Nausicaa is the film that brought about the creation of Studio Ghibli. It’s also notable for being totally bastardized in a North American version called Warriors of the Wind. That cinematic farce prompted Miyazaki to adopt a strict “no edits” rule for future foreign releases. Phew.
Spirited Away tells the story of a young girl named Chihiro, who follows her parents into what appears to be an abandoned amusement park. After her mother and father are turned into pigs, Chihiro gets a job at a bathhouse for spirits, and her adventure begins.
Spirited Away is an animated film that’s simply bursting at the seams with imagination. The designs of the various spirits that Chihiro encounters are some of the best things about the movie.
This is Miyazaki at his best.
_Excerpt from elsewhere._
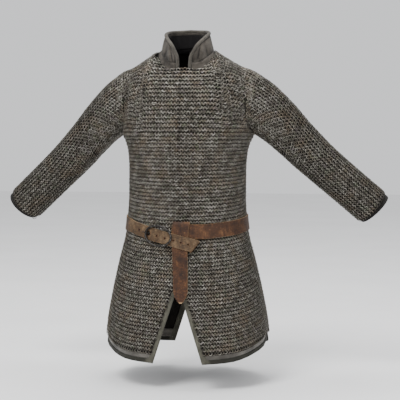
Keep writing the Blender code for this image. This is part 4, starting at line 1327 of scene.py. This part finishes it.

It’s a very strange tale, with some very scary, almost frightening, antagonists. But Miyazaki’s favorite themes of environmental awareness, love, and bravery were never better displayed than in this film. Plus, it won an Oscar.
Despite what the title might lead you to believe, the main character in this film is male — a rarity among Miyazaki protagonists. Young warrior prince Ashitaka is afflicted with a deadly curse. As he searches the forests of the west to find a cure that will save his life, Ashitaka finds himself in the middle of a battle between a group of rifle-toting ironworkers and the angry gods of the forest. Things get even more complicated when he meets the fiery Princess Mononoke, a young woman raised by wolves.
Billed as “the Star Wars of anime,” Mononoke’s epic adventure story creatively draws upon a wealth of established themes and archetypes from classic hero tales. The main theme, the beauty and sanctity of nature, is juxtaposed with rather violent and well-executed action scenes.
The English dub of Mononoke was one of the first anime feature films to attract an all-star cast of American actors, including Gillian Anderson, Billy Bob Thornton, and Jada Pinkett-Smith.